Within that community there must be mutual accountability. It is much harder to deceive a faithful
brother or sister in the Lord than it is to deceive ourselves. They who have gone through the painful task
of pulling the beam out of their own eye are real good at helping us clear the
specks from our own. Quite often others
can identify and point out – never self-righteously, by the way - those impurities
and mixed motives about which we’ve become so good at deluding ourselves. There is much to be gained from bouncing our
hopes, thoughts, beliefs, dreams and prayers off of one another in an
atmosphere of loving truthfulness.
We
are not in this alone. We do not make
the spiritual journey of Lent or life by ourselves. We have that fellowship of kindred minds –
our fellow Christians. We are surrounded
by that great cloud of witnesses, who have gone before us and cheer us on from
heaven. The very Spirit of God shares
the journey with us and guides us along the paths of wisdom, righteousness, and
truth.
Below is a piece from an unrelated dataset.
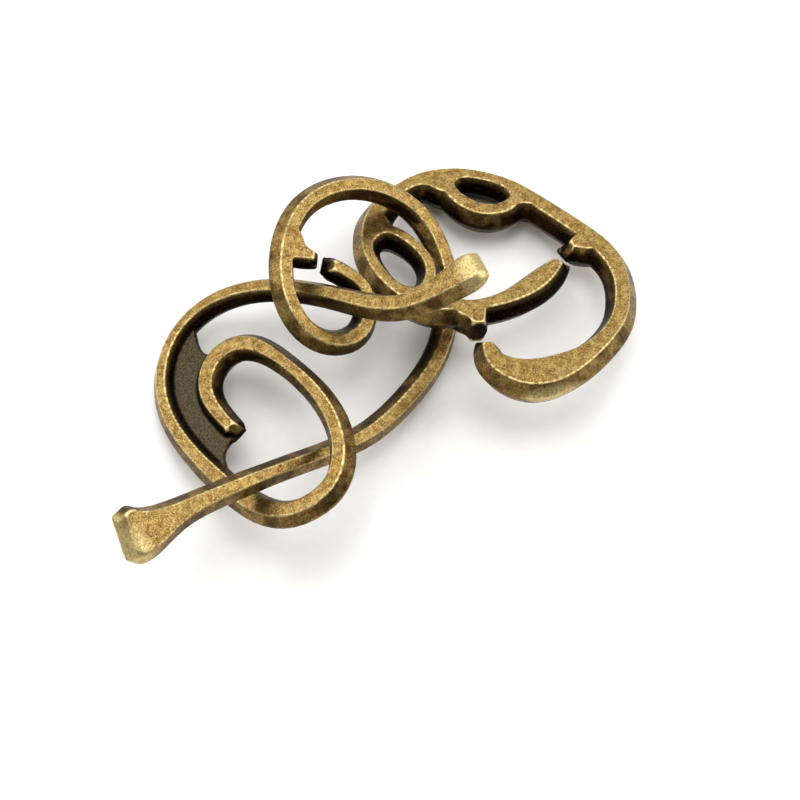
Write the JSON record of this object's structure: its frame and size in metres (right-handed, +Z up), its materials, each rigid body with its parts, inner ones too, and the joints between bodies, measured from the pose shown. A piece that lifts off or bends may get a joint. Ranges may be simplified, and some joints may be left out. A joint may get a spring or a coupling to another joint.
{
  "type": "metal disentanglement puzzle",
  "caption": "Flat cast metal scroll and frame pieces with draft-angled sides, looped through each other as a hand-held disentanglement puzzle, lying tangled on a table.",
  "frame": {"origin": "on the table, under the middle of the tangled puzzle's bounding box", "axes": "+Z up from the table; +Y along the longest extent, from the foot of the ring scroll towards the eye frame; +X towards the foot of the web scroll and the right side of the eye frame"},
  "size_m": [0.0809, 0.083, 0.0268],
  "materials": {
    "antique_bronze": "zinc alloy plated in antique bronze: dark brown recesses, rubbed pale gold edges, satin"
  },
  "bodies": {
    "ring_scroll": {"ring_scroll": "antique_bronze"},
    "web_scroll": {"web_scroll": "antique_bronze"},
    "eye_frame": {"eye_frame": "antique_bronze"}
  },
  "joints": [
    {"name": "web_swing", "type": "hinge", "parent": "ring_scroll", "child": "web_scroll", "pos_m": [-0.01168, -0.00056, 0.01299], "axis": [-0.1647, -0.9845, -0.0596], "range_deg": [0, 75]},
    {"name": "frame_swing", "type": "hinge", "parent": "ring_scroll", "child": "eye_frame", "pos_m": [0.00354, 0.02066, 0.00745], "axis": [-0.5837, -0.7824, 0.2173], "range_deg": [0, 20]}
  ]
}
Jesus himself sits at the right
hand of God praying for our deliverance from not only the world’s delusions,
but also our own.
When
Jesus taught his disciples the importance of a pure heart, he did so in a
spirit of grace. Nobody knew better than
he how woefully lacking his first disciples and all those who would follow were
in their ability to be honest with themselves, not to mention God. Blessed are the pure in heart, said
Jesus. Blessed are those who genuinely
strive for an unsullied inner life, a life that will be expressed outwardly in
Godly ways. They, said Jesus, will be
able to know and perceive God. Amen.